• _MATERIAL PROVIDED_
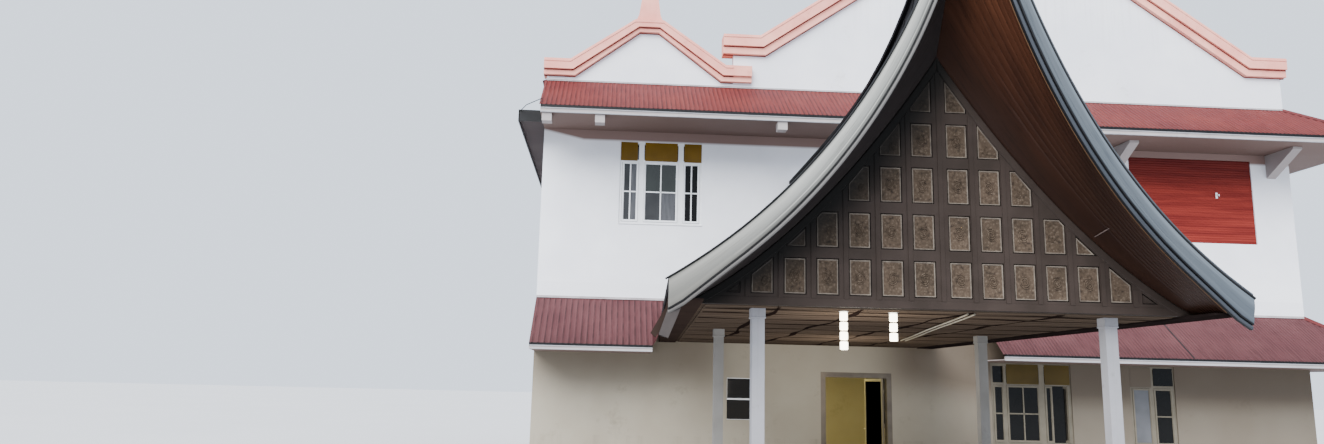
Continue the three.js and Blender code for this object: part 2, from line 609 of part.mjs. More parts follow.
function buildRoofSkins() {
  for (const [side, sign] of [['left', -1], ['right', 1]]) {
    const grid = (depth) => LEVELS.map((level) => STATIONS.map((v) => roofPoint(sign, level, v, depth)));
    place(`porch_roof_${side}`, shell(grid(0), grid(SKIN)), paint.darkSheet);
  }
  const tipY = edgeY(TIP_LEVEL) + TRIM.back + TRIM.thick + GAP;
  const { half, deep, capHalf, capThick } = RIDGE_BEAM;
  const section = [[-half, -deep], [half, -deep], [half, GAP], [capHalf, GAP], [capHalf, capThick],
    [-capHalf, capThick], [-capHalf, GAP], [-half, GAP]];
  place('porch_ridge', sweep(section, STATIONS, (v, x, up) =>
    new THREE.Vector3(x, FRONT + v * (tipY - FRONT), ridgeLevel(v) + up)), paint.darkSheet);
}

const BAND_LEVELS = [...BELOW_EAVE, ...LEVELS];

function boardWidth(level) {
  const above = Math.max(level - EAVE_LEVEL, 0);
  const nearEave = Math.max(BOARD.flareTop - EAVE_LEVEL - above, 0) / (BOARD.flareTop - EAVE_LEVEL);
  return BOARD.wideAtEave - BOARD.taper * above + BOARD.flare * nearEave ** 2;
}

// Band along the front edge between two depths by level, cut plumb at the eave and at the axis
function edgeBand(sign, outerAt, innerAt, back, thick) {
  const section = [[0, 0], [1, 0], [1, thick], [0, thick]];
  const band = sweep(section, BAND_LEVELS, (level, share, dy) => {
    const inward = edgeInward(level);
    const depth = outerAt(level) + share * (innerAt(level) - outerAt(level));
    return new THREE.Vector3(sign * (edgeHalf(level) + inward.x * depth), edgeY(level) + back + dy,
      level + inward.z * depth);
  });
  const [x0, x1] = sign > 0 ? [GAP, EAVE_HALF] : [-EAVE_HALF, -GAP];
  return keepWithin(band,
    box(x0, x1, edgeY(TIP_LEVEL) - WALL, FRONT, BAND_LEVELS[0], TIP_LEVEL + PAST));
}

// Lining between the gable's curved edge and the back of the trim; its faces lie a depth apart
function liningPoint(sign, share, across, depth) {
  const half = GABLE_HALF * (1 - share);
  const atGable = new THREE.Vector3(half, GABLE_FACE - GAP, gableLevel(half));
  const level = LINING_SPAN.low + (LINING_SPAN.high - LINING_SPAN.low) * share ** LINING_SPAN.crowd;
  const inward = edgeInward(level);
  const inset = boardWidth(level) + TRIM.wide - LINING_SPAN.lap;
  const edgeX = Math.max(edgeHalf(level) + inward.x * inset, GAP);
  const atEdge = new THREE.Vector3(edgeX, edgeY(level) + TRIM.back + TRIM.thick + LAP,
    level + inward.z * inset);
  const point = atGable.lerp(atEdge, across);
  point.add(new THREE.Vector3(-inward.x, 0, -inward.z).multiplyScalar(depth));
  return new THREE.Vector3(sign * Math.max(point.x, GAP), point.y, point.z);
}

function gableLevel(half) {
  return GABLE_CURVE.apex - GABLE_CURVE.fall * half + GABLE_CURVE.bow * half ** 2;
}

function gableHalfAt(level) {
  const { apex, fall, bow } = GABLE_CURVE;
  return (fall - Math.sqrt(fall ** 2 - 4 * bow * (apex - level))) / (2 * bow);
}

function buildRoofEdges() {
  for (const [side, sign] of [['left', -1], ['right', 1]]) {
    const board = edgeBand(sign, () => 0, boardWidth, 0, BOARD.thick);
    const trim = edgeBand(sign, (level) => boardWidth(level) - BAND_LAP,
      (level) => boardWidth(level) + TRIM.wide, TRIM.back, TRIM.thick);
    const tail = plateAlongY(outline(TRIM_TAIL.map(([x, z]) => [sign * x, z])), ...TRIM_TAIL_Y);
    place(`barge_board_${side}`, join(side === 'left' ? [board, trim, tail] : [board, trim]), paint.board);
    const shares = Array.from({ length: UP + 1 }, (_, i) => i / UP);
    const grid = (depth) => shares.map((share) => [0, 0.5, 1].map((across) =>
      liningPoint(sign, share, across, depth)));
    place(`roof_lining_${side}`, shell(grid(0), grid(LINING)), paint.brownWood);
  }
}

// Gable: backing sheet with the frame of rails and posts in front of it
function gableOutline(margin, reach) {
  const steps = 12;
  const right = Array.from({ length: steps + 1 }, (_, i) => reach * (1 - i / steps))
    .map((half) => [half, gableLevel(half) - margin]);
  const left = right.slice(0, -1).reverse().map(([x, z]) => [-x, z]);
  return [...right, ...left];
}

// Level of the ceiling's underside at a distance from the wall
function ceilingAt(y) {
  return CEILING + CEILING_RISE * (FRONT - y) / (FRONT - EAVE_BOX.front);
}

function buildGable() {
  const foot = ceilingAt(GABLE_FACE);
  const field = [[-GABLE_HALF, foot], [GABLE_HALF, foot], ...gableOutline(-LINING, GABLE_HALF)];
  const backing = plateAlongY(outline(field), GABLE_FACE + GABLE_THICK + GAP, GABLE_FACE + 2 * GABLE_THICK);
  place('gable_backing', backing, paint.carving);
  const frame = plateAlongY(outline(field), GABLE_FACE, GABLE_FACE + GABLE_THICK);
  const inside = plateAlongY(outline(gableOutline(GABLE_EDGE, gableHalfAt(PANEL_ROWS[0][0] + GABLE_EDGE))),
    GABLE_FACE - 2 * PAST, GABLE_FACE + GABLE_THICK + 2 * PAST);
  const holes = [];
  for (const [bottom, top] of PANEL_ROWS) {
    for (let i = 0; i < PANEL.count; i += 1) {
      const x = PANEL.inner + i * PANEL.pitch;
      if (gableLevel(x + PANEL.least) - GABLE_EDGE < bottom + PANEL.least) continue;
      for (const [x0, x1] of [[x, x + PANEL.width], [-x - PANEL.width, -x]]) {
        const hole = box(x0, x1, GABLE_FACE - PAST, GABLE_FACE + GABLE_THICK + PAST, bottom, top);
        holes.push(keepWithin(hole, inside));
      }
    }
  }
  place('gable_frame', cut(frame, holes), paint.gableWood);
}

function eaveSection() {
  const { ceilingHalf, half, soffitThick, top, topHalf, thick } = EAVE_BOX;
  const ceiling = CEILING - GAP;
  const bottom = ceiling - soffitThick;
  return [[ceilingHalf, ceiling], [ceilingHalf, bottom], [half, bottom], [topHalf, top],
    [topHalf - thick, top], [topHalf - thick, ceiling]];
}

// Side eave from the wall to the front; its soffit climbs with the ceiling, its top edge stays level
function eave(sign) {
  const body = sweep(eaveSection(), [0, 1], (v, x, z) =>
    new THREE.Vector3(sign * x * planScale(v), FRONT + v * (EAVE_BOX.front - FRONT),
      z < EAVE_BOX.top ? z + CEILING_RISE * v : z));
  if (sign > 0) return body;
  const tail = plateAlongY(outline(EAVE_TAIL.map(([x, z]) => [sign * x, z])),
    EAVE_BOX.front, EAVE_BOX.front + EAVE_TAIL_THICK);
  return join([body, tail]);
}

function ceilingPlate(gableBack) {
  const halfAt = (y) => EAVE_BOX.ceilingHalf * planScale((FRONT - y) / (FRONT - EAVE_BOX.front)) - GAP;
  const [atGable, atWall] = [halfAt(gableBack), halfAt(FRONT)];
  const plan = outline([[-atGable, gableBack], [atGable, gableBack], [atWall, FRONT], [-atWall, FRONT]]);
  return remap(extrudeFlat(plan, CEILING_THICK), (x, y, z) => [x, y, ceilingAt(y) + z]);
}

function buildPorch() {
  const gableBack = GABLE_FACE + 2 * GABLE_THICK;
  place('porch_ceiling', ceilingPlate(gableBack), paint.brownWood);
  for (const [side, sign] of [['left', -1], ['right', 1]]) {
    place(`eave_board_${side}`, eave(sign), paint.darkSheet);
    for (const [row, y] of [['front', FRONT_COLUMN_Y], ['back', BACK_COLUMN_Y]]) {
      const x = sign * COLUMN_SPACING / 2;
      const half = COLUMN / 2;
      const cap = COLUMN_CAP.half;
      const capFoot = ceilingAt(y) - COLUMN_CAP.height;
      const capBlock = remap(box(x - cap, x + cap, y - cap, y + cap, capFoot, CEILING + CEILING_RISE),
        (px, py, pz) => [px, py, pz > capFoot + LAP ? ceilingAt(py) : pz]);
      const shaft = box(x - half, x + half, y - half, y + half, 0, capFoot + LAP);
      place(`column_${row}_${side}`, join([shaft, capBlock]), paint.column);
    }
  }
  for (const [side, x, count] of LAMPS) {
    place(`porch_lamp_${side}`, lamp(x, count), paint.lamp);
  }
}

// Pendant of short tubes on one stem
function lamp(x, count) {
  const { y, half, tube, gap, stem } = LAMP;
  const hook = ceilingAt(y + stem);
  const length = count * (tube + gap);
  const tubes = Array.from({ length: count }, (_, i) => {
    const top = hook - gap - i * (tube + gap);
    return box(x - half, x + half, y - half, y + half, top - tube, top);
  });
  return join([box(x - stem, x + stem, y - stem, y + stem, hook - length + LAP, hook), ...tubes]);
}

buildBlock();
buildPlainGlass();
buildWindows();
buildDoor();
buildAwnings();
buildGables();
buildRoofs();
buildPorch();
buildRoofSkins();
buildRoofEdges();
buildGable();

export default house;
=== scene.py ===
"""Finishes and fine parts of a two-storey hall with a boat-roofed porch, in metres."""

import math

import bpy
from mathutils import Matrix, Vector


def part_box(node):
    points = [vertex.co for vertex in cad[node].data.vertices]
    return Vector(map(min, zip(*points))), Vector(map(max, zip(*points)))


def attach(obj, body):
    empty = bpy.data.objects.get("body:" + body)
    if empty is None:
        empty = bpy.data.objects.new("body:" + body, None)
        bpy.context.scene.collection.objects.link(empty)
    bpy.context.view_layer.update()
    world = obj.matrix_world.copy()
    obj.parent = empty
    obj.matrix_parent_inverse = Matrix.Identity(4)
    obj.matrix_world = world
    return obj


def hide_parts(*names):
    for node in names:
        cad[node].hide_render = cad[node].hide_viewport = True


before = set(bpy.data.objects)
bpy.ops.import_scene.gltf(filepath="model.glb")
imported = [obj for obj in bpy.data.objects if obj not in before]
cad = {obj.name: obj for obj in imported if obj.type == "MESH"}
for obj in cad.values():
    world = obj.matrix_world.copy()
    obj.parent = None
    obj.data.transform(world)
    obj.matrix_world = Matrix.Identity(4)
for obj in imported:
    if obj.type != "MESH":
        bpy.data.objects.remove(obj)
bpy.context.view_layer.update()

SIDES = (("left", -1), ("right", 1))
# Faces of the hall, and how far the awnings reach
FRONT, BACK, LEFT, RIGHT = -0.1, 9.1, -5.81, 11.89
REACH = 1.3
UPPER_AWNING = {"top": 8.75, "edge": 7.77, "soffit": 7.6, "moulding": 0.06}
LOWER_AWNING = {"top": 3.75, "edge": 2.7, "soffit": 2.565, "moulding": 0.045}
LOWER_LEFT_END, LOWER_LEFT_END_AT_WALL = -3.28, -2.85
LOWER_RIGHT_START = 4.15
# Gable copings: knee from the axis, level of the knee, half-width of the top, slope
SMALL_GABLE = {"axis": -3.47, "end": 2.41, "stop": -1.49,
               "layers": [(1.8, 9.245, 0.33, 0.7), (1.74, 9.0, 0.24, 0.735), (1.695, 8.87, 0.22, 0.763)]}
LARGE_GABLE = {"axis": 5.13, "end": 6.86, "stop": 12.0,
               "layers": [(5.987, 10.015, 0.33, 0.69), (5.92, 9.74, 0.26, 0.69), (5.86, 9.56, 0.23, 0.69)]}
ROOF_FOOT = 8.82
SMALL_ROOF = {"axis": -3.47, "ridge": 9.83, "left": -5.9, "right": -1.32}
LARGE_ROOF = {"axis": 5.13, "ridge": 13.15, "left": -1.18, "right": 11.96}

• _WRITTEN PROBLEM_
Copy out each line of the data containing the string "context".

• _THE OUTPUT_
        bpy.context.scene.collection.objects.link(empty)
    bpy.context.view_layer.update()
bpy.context.view_layer.update()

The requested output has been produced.